4 Il mondo della scuola sembra frenare il governo sulla ripresa in presenza, al 50%, dal 7 gennaio.
Proprio ieri il premier Conte è apparso molto deciso, e ha confermato che «la scuola deve riprendere in classe, dal 7», almeno per gli studenti delle scuole superiori. Nei giorni scorsi si erano svolti anche alcuni incontri con la ministra dei Trasporti, Paola De Micheli, per mettere a punto il piano per il trasporto pubblico locale, indispensabile per consentire il ritorno tra i banchi. Più che il rischio contagio in classe, infatti, la questione riguarda l’affollamento dei mezzi pubblici che gli studenti utilizzano per raggiungere gli istituti scolastici. La ministra De Micheli ha garantito un potenziamento del sistema, contando su una certa flessibilità dell’orario di ingresso. Si riparte davvero, dunque? Vedremo. Intanto le Regioni continuano ad andare in ordine sparso. Il governatore della Puglia,
Michele Emiliano, proprio ieri ha annunciato di voler concedere alle famiglie la libertà di decidere se far tornare i figli in aula o continuare con la didattica a distanza. E il mondo della scuola frena il governo: «meglio dal 18». Anche l’associazione dei presidi è critica sul ritorno a scuola dei ragazzi senza garanzie certe. «Sì alla riapertura in presenza, ma solo se non ci sono rischi per l’incolumità di studenti e personale. La frequenza deve essere ripristinata ma senza turnazioni dannose per l’organizzazione della vita e dello studio dei ragazzi, limitando al massimo l’ampiezza degli scaglionamenti», ha spiegato il presidente Antonello Giannelli. Forti critiche anche dai sindacati più rappresentativi della scuola, che propongono un rinvio. «La riapertura della scuola il 7 gennaio è troppo rischiosa. Il 18 potremmo già avere un’idea dell’andamento epidemiologico e decidere a ragion veduta», ha spiegato la segretaria dello Snals, Enrica Serafini. «I dirigenti scolastici sono stremati, continuano a fare e rifare gli orari per l’attività in presenza al 50%. Le famiglie sono confuse. Non è ancora chiaro se alle Regioni sono arrivate le risorse per i trasporti, per i mezzi aggiuntivi», è invece l’accusa di Maddalena Gissi, che guida la Cisl-Scuola.

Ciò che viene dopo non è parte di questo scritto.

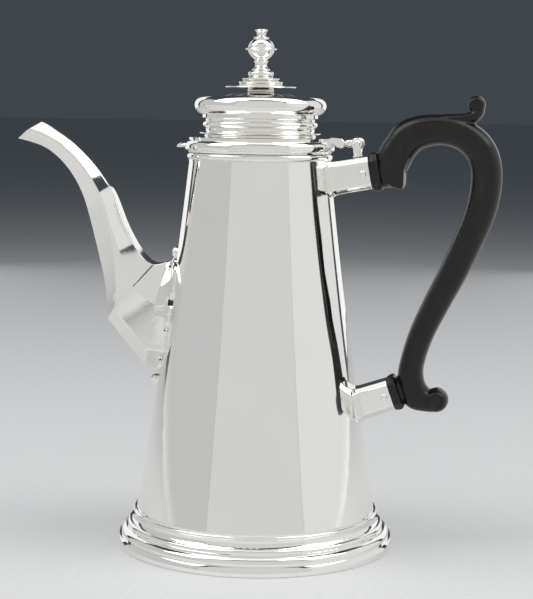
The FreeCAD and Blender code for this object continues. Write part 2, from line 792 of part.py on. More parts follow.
def make_lid_dome():
    """Cushion-shaped dome, an even skin pierced for the finial's stud."""
    body = new_body("lid_dome")
    hole = "stud_radius + stud_play"
    turn(body, "Shell", [
        ("dome_seat_radius - 2.9", "neck_top"),
        ("dome_seat_radius", "neck_top"),
        ("dome_radius", "dome_waist", 62),
        ("dome_radius - 3.6", "dome_crown - 2", 80),
        (hole, "dome_crown", 10),
        (hole, "dome_crown - dome_skin"),
        ("dome_radius - 3.9", "dome_crown - 2 - dome_skin", -10),
        ("dome_radius - dome_skin", "dome_waist", -80),
        ("dome_seat_radius - 1.2", "neck_top + dome_skin", -50),
        ("dome_seat_radius - 2.9", "neck_top + dome_skin"),
    ])


def make_lid_bezel():
    """Sleeve under the flange that drops into the body's rim."""
    body = new_body("lid_bezel")
    top = "flange_top - flange_thick"
    turn(body, "Sleeve", [
        ("bezel_radius - bezel_thick - bezel_taper", "lid_low - bezel_depth"),
        ("bezel_radius - bezel_taper", "lid_low - bezel_depth"),
        ("bezel_radius - bezel_gap", "lid_low"),
        ("bezel_radius - bezel_gap", top),
        ("bezel_radius - bezel_thick", top),
        ("bezel_radius - bezel_thick", "lid_low"),
    ])


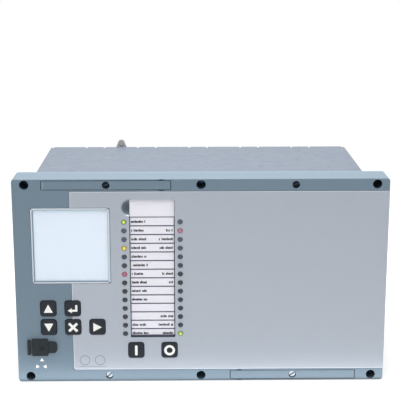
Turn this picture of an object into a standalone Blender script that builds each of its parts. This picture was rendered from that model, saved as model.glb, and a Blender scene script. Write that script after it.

5 Intanto, dopo settimane di “tregua”, torna a salire la pressione sugli ospedali.
Il numero di posti occupati nelle terapie intensive sta di nuovo crescendo: 14 in più nelle ultime ore, dopo l’incremento di sabato. Brutto segnale, dopo settimane di decremento dei casi più gravi. Salgono di 127 unità anche i ricoveri nei reparti ordinari, confermando una tendenza al rialzo. È salito il numero dei tamponi effettuati nelle ultime ore (102.974, 35 mila in più rispetto a sabato), rivelando altri 14.245 nuovi positivi. L’indice di positività sui test processati si attesta al 13,8%, in calo rispetto al picco di sabato (17,6%). Le vittime sono state 347, numeri ancora pesanti ma in calo per il quinto giorno consecutivo.